Once you have completed your boolean query system please run it on the following queries and list the relative paths (e.g. “./gov/documents/92/G00-92-0775281") of the retrieved documents in your answers pdf file (HINT: none of the queries below give more than 10 results, and Query 0 has been done for you so that you can check your system). Please double check that you are not using an index built with a modified version of process_tokens in string_processing.py.

Query0: “Welcoming”

Answer:

● ./gov/documents/31/G00-31-2565694

● ./gov/documents/42/G00-42-4180551

● ./gov/documents/85/G00-85-0255215

● ./gov/documents/86/G00-86-2161870

● ./gov/documents/86/G00-86-4087434

● ./gov/documents/97/G00-97-2878104

● ./gov/documents/98/G00-98-1962568

Query1: “unwelcome OR sam”

Query2: “ducks AND water”

Query3: “plan AND water AND wage”

Query4: “plan OR record AND water AND wage”

Query5: "space AND engine OR football AND placement"

Make sure you submit your code for this question as well as your answers.

Question 5: Evaluating IR Systems (20%)

Put your answers to the following two questions in your answers pdf file.

a.
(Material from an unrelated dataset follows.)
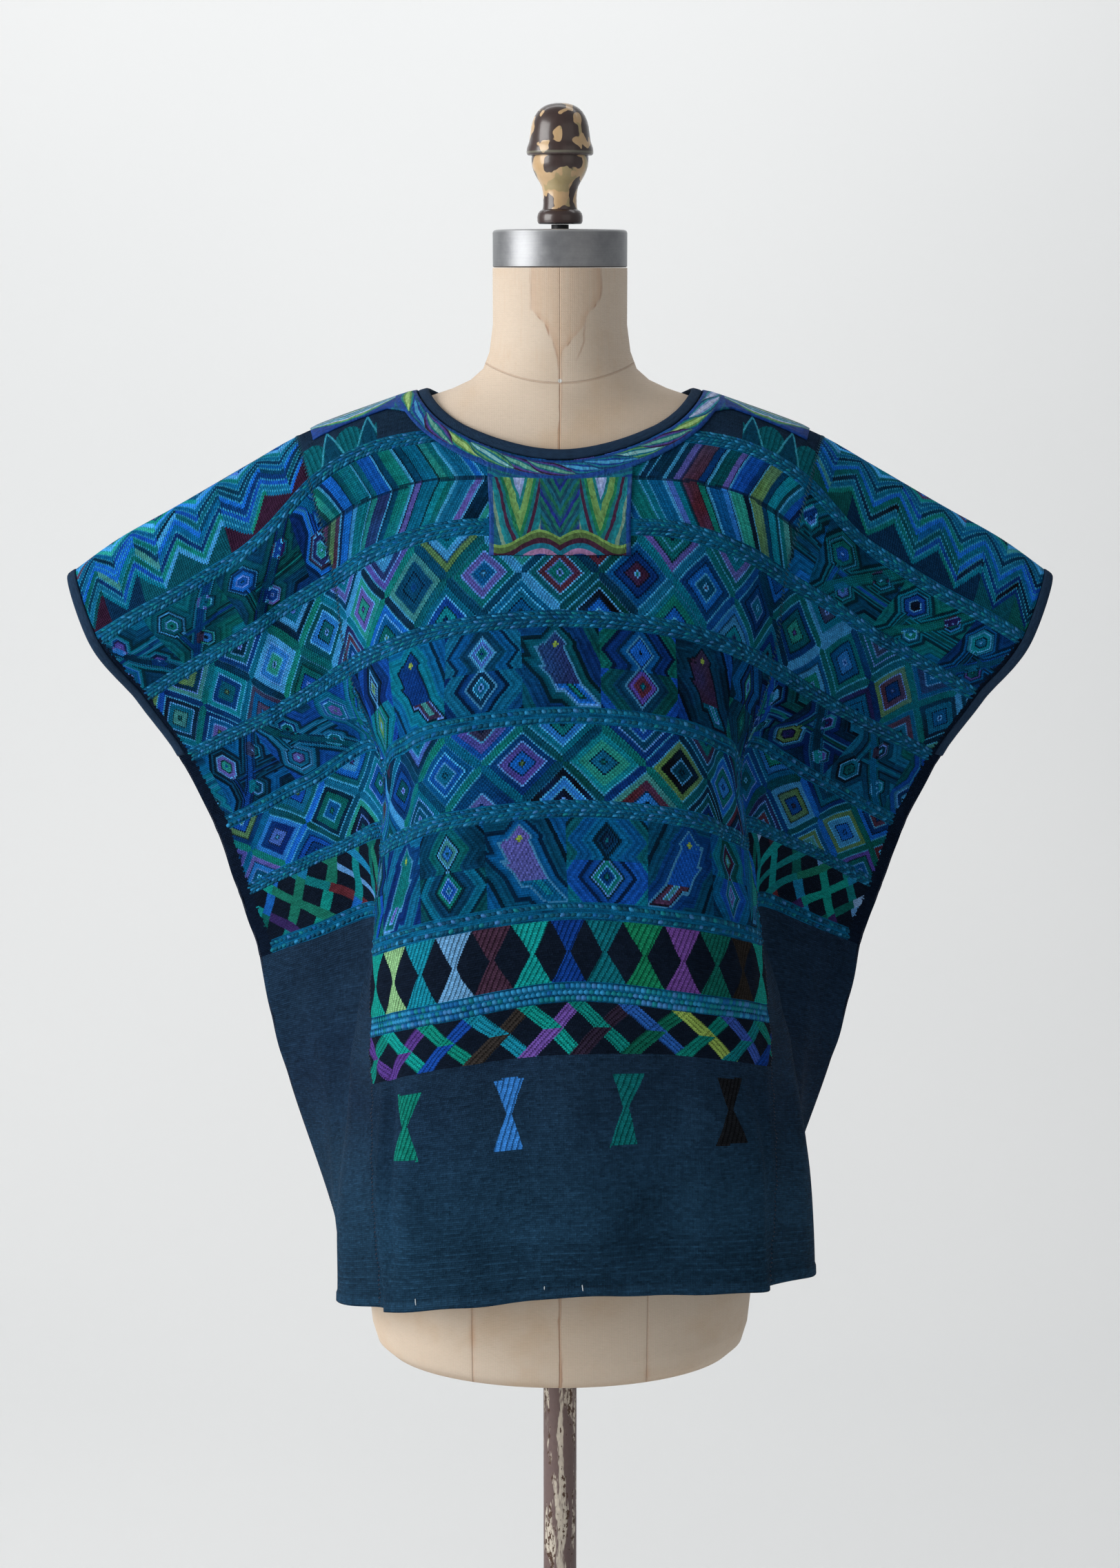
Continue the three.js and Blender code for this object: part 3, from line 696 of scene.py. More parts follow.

Explain how you can evaluate your boolean query system. Your answer should at a minimum consider: what data you would need (e.g. queries and ground truth), the challenges that you would have to face getting this data, what metrics are appropriate, and why these metrics are appropriate.

b. Now consider the case where the output of your boolean query system is going to be re-ranked and only the top 10 results displayed. Explain how you could evaluate this combined boolean query and re-ranking system. Your answer should at a minimum consider: what data you would need (e.g. queries and ground truth), the challenges that you would have to face getting this data, what metrics are appropriate, and why these metrics are appropriate.